▶ _Required task_
Beginning with the first line of the data below, extract each line up to and including the one containing "rotator, in millimetres.". Copy them exactly and add nothing.

▶ _Given data_
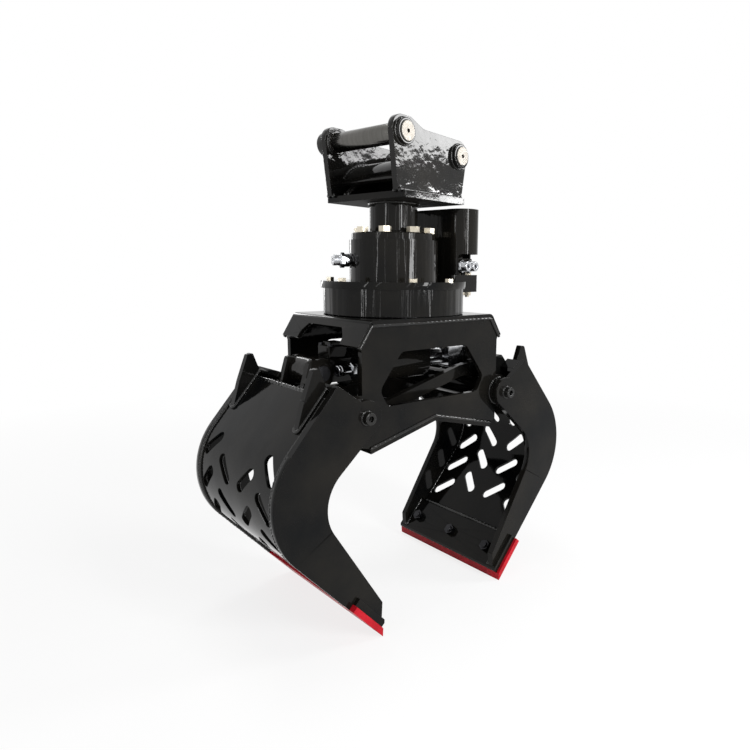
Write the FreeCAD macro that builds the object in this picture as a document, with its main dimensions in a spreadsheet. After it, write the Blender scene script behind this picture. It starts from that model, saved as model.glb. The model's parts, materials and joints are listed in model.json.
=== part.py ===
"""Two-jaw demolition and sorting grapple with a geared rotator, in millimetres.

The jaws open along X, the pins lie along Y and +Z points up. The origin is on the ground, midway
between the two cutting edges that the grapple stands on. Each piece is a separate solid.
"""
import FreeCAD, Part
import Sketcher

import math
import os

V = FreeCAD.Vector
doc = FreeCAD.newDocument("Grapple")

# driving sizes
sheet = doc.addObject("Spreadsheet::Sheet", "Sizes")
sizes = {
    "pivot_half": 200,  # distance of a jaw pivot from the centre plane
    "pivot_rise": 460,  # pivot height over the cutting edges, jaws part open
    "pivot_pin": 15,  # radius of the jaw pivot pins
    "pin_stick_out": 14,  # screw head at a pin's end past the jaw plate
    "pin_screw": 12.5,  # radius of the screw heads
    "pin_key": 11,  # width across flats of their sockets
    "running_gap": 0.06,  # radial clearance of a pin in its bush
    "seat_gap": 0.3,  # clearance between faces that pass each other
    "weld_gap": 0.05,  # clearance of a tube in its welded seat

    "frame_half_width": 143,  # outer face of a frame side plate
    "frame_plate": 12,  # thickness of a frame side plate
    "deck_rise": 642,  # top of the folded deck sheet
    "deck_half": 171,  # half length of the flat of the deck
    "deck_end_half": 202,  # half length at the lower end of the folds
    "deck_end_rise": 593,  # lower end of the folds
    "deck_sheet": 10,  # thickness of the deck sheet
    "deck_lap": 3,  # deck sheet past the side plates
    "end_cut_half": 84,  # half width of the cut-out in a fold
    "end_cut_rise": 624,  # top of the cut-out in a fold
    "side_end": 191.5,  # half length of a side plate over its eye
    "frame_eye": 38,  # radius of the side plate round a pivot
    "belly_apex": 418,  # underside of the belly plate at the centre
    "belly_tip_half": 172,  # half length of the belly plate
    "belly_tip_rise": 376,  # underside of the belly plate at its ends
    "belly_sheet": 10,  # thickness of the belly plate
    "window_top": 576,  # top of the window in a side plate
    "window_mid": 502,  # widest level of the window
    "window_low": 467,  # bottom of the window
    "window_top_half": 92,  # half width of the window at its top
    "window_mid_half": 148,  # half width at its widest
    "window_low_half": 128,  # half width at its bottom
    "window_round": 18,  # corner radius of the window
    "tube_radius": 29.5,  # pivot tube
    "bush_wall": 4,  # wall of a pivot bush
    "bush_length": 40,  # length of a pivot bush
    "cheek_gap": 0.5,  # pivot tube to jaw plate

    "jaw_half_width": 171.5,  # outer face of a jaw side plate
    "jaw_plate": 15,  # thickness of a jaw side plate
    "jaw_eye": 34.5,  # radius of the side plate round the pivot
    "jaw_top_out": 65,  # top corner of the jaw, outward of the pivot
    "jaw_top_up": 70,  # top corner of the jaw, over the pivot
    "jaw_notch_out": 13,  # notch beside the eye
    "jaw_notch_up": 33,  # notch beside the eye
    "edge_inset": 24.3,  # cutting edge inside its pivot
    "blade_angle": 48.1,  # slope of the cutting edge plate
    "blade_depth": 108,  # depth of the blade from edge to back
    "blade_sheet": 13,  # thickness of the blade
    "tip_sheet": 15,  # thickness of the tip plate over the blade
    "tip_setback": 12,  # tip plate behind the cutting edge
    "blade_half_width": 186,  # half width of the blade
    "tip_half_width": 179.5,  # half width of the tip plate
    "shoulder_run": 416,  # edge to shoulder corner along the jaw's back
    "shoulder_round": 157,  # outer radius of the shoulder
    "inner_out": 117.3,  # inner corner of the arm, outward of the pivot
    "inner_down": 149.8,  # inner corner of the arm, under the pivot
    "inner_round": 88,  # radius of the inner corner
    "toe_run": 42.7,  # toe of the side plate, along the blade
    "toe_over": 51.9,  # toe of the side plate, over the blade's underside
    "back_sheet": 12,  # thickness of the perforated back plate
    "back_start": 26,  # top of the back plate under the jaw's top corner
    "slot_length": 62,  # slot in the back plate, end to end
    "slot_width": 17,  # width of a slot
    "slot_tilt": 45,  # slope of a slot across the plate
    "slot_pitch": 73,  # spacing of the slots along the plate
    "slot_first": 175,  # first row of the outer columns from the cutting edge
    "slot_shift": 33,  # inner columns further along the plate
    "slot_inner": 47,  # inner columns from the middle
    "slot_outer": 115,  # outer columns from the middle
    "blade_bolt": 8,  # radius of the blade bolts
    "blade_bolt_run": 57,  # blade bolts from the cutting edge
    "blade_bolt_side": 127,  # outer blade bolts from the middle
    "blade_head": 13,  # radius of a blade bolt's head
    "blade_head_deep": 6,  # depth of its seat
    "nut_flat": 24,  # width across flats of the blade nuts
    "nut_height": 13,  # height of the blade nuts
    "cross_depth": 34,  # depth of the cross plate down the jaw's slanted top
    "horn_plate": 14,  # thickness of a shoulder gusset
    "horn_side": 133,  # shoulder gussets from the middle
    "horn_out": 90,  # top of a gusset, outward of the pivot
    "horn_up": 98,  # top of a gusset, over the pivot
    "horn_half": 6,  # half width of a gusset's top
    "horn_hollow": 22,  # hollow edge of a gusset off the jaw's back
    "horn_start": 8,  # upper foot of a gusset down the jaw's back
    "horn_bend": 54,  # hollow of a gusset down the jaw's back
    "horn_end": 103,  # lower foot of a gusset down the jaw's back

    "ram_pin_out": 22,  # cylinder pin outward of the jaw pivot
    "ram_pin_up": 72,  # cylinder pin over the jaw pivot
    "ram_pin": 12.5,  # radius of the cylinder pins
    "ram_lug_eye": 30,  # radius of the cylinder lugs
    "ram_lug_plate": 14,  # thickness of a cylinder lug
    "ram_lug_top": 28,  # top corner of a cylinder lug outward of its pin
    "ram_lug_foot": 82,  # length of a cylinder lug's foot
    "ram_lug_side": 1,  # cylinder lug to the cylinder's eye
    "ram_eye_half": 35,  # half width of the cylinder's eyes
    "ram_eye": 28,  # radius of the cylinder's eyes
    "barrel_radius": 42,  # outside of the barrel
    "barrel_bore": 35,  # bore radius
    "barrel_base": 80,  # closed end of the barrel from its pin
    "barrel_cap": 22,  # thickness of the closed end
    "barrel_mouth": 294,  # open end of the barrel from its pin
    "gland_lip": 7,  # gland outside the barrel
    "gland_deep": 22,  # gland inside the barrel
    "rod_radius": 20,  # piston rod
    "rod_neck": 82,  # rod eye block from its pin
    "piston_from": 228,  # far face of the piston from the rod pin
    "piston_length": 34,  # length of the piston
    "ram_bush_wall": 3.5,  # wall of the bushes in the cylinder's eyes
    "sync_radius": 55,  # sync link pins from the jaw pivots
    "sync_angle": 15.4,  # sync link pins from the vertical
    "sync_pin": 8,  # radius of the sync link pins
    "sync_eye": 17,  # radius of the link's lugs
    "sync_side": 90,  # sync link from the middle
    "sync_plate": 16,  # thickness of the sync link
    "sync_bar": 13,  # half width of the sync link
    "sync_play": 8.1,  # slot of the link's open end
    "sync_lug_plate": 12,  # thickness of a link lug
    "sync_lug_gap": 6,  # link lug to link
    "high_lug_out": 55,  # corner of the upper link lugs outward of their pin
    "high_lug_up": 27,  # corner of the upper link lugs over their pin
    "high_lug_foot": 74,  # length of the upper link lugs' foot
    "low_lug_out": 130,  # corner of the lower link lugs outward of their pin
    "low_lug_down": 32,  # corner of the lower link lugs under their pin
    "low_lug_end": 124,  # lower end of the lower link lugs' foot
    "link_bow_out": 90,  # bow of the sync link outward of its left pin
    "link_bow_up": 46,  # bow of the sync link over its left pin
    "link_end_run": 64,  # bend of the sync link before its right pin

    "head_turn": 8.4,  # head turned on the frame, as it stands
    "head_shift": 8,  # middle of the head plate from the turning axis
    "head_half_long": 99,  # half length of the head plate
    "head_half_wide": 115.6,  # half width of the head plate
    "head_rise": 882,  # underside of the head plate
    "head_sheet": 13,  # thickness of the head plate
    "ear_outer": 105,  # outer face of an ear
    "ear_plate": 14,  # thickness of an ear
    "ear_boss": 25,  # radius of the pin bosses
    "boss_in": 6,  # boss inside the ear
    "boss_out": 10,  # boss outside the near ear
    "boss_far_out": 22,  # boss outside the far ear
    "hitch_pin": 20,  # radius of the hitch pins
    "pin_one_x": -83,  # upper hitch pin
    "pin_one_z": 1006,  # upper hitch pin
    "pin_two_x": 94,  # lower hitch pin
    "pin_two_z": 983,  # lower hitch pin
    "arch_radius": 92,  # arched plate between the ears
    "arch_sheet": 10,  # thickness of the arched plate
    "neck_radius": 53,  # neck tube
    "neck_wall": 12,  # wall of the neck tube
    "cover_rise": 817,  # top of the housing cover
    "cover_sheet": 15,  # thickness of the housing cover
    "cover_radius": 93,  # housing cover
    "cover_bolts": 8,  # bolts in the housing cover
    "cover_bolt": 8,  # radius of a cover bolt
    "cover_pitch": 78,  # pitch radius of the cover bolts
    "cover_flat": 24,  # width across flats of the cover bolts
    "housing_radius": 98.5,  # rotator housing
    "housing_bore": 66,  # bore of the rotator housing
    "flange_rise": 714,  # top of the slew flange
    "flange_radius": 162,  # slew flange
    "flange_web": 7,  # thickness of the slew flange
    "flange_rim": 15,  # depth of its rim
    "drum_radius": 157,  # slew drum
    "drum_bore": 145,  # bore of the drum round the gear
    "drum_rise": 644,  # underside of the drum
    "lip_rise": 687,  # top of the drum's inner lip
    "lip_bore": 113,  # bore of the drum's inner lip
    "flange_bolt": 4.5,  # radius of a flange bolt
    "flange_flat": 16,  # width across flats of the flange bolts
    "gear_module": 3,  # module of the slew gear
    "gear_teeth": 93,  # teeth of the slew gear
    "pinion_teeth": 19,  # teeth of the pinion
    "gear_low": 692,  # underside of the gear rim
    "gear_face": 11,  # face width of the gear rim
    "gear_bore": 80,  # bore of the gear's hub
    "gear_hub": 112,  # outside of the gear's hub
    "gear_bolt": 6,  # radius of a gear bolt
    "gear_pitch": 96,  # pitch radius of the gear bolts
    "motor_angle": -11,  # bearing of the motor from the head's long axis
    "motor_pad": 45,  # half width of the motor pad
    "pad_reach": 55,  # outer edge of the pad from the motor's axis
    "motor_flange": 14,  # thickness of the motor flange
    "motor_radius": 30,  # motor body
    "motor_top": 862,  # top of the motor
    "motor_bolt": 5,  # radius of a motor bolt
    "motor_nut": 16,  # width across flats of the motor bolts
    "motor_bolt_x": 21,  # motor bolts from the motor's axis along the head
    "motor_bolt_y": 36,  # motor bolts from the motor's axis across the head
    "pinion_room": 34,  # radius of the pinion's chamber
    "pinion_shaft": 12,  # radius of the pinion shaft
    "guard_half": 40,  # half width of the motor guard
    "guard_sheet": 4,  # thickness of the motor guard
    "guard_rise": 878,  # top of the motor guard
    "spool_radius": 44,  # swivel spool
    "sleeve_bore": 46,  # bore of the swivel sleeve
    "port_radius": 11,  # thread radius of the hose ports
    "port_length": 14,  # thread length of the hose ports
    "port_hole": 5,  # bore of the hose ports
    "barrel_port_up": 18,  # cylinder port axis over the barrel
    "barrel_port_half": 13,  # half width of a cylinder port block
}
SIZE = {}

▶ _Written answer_
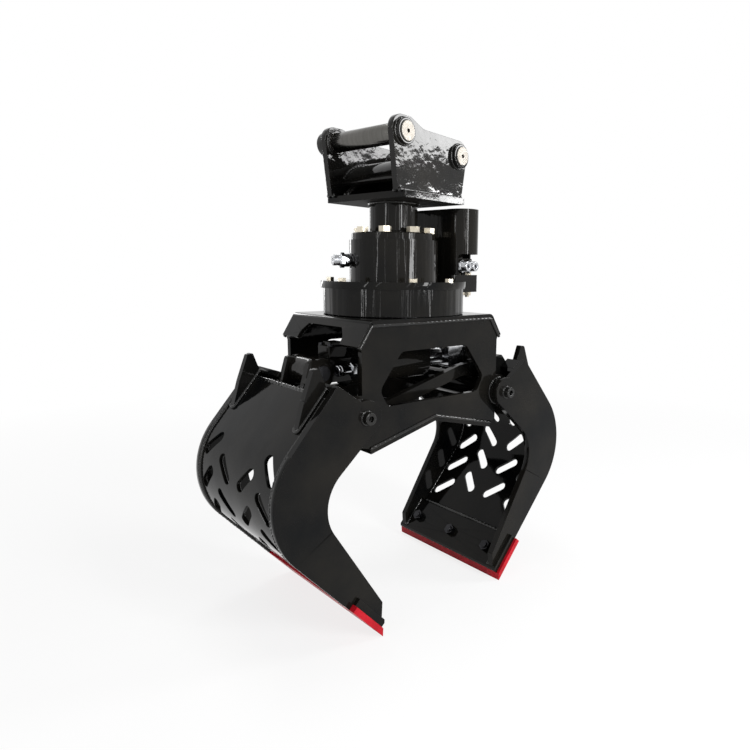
Write the FreeCAD macro that builds the object in this picture as a document, with its main dimensions in a spreadsheet. After it, write the Blender scene script behind this picture. It starts from that model, saved as model.glb. The model's parts, materials and joints are listed in model.json.
=== part.py ===
"""Two-jaw demolition and sorting grapple with a geared rotator, in millimetres.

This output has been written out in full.